> [COLLECTED DATA]:
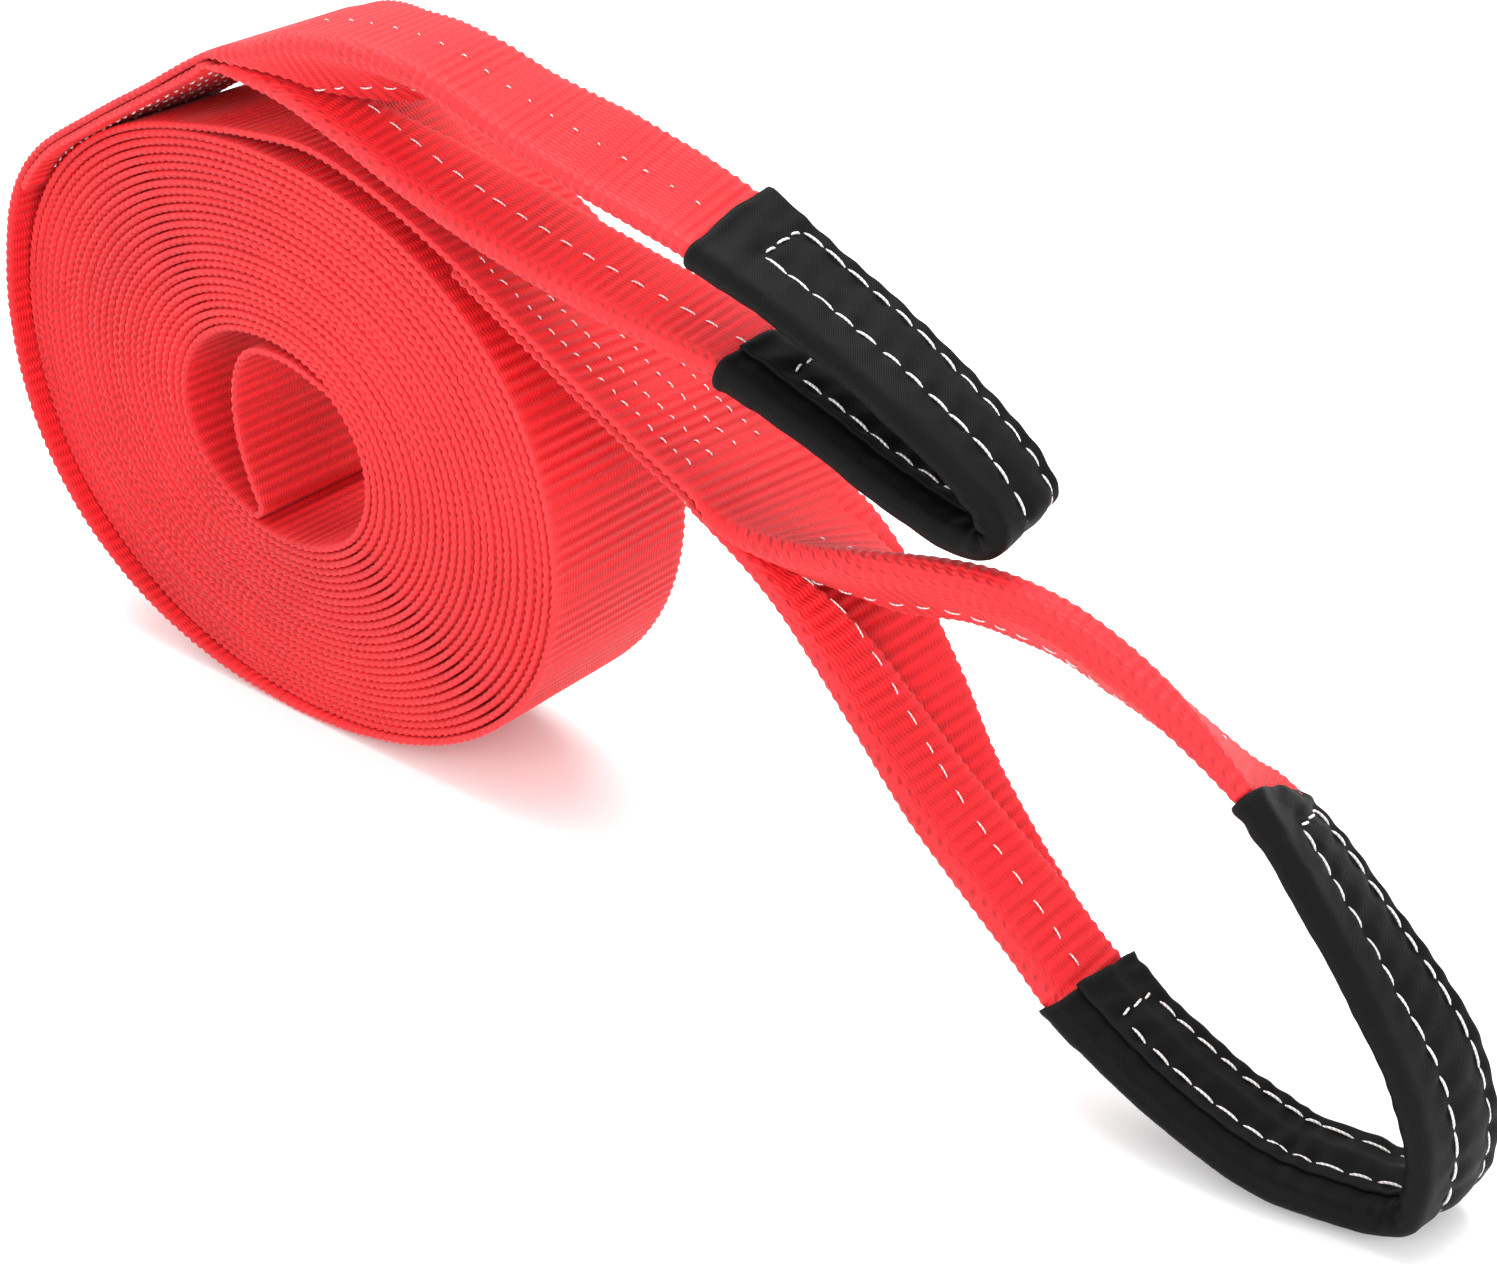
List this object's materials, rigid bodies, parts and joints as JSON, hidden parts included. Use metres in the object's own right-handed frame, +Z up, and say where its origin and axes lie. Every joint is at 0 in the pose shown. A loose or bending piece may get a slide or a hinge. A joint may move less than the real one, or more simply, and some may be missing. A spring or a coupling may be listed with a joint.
{
  "type": "tow strap",
  "caption": "Flat webbing tow strap wound doubled into an oval roll on its edge, both ends sewn into eyes with fabric wear sleeves.",
  "frame": {"origin": "middle of the flat under the roll that it stands on", "axes": "+Z up, +X from the roll towards the sewn eyes, Y along the roll's axis with the side that shows in the picture towards -Y"},
  "size_m": [0.4658, 0.0564, 0.2132],
  "materials": {
    "webbing": "woven polyester webbing with cross ribs, red",
    "sleeve_cloth": "fine coated weave, black, slightly satin"
  },
  "bodies": {
    "root": {"webbing_roll": "webbing", "webbing_end_upper": "webbing", "webbing_end_lower": "webbing", "sleeve_upper": "sleeve_cloth", "sleeve_lower": "sleeve_cloth"}
  },
  "joints": []
}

> [DESCRIPTION OF THE TASK]: State how many lines of the data include the word "bodies", with nothing else.

> [EXPECTED ANSWER]: 2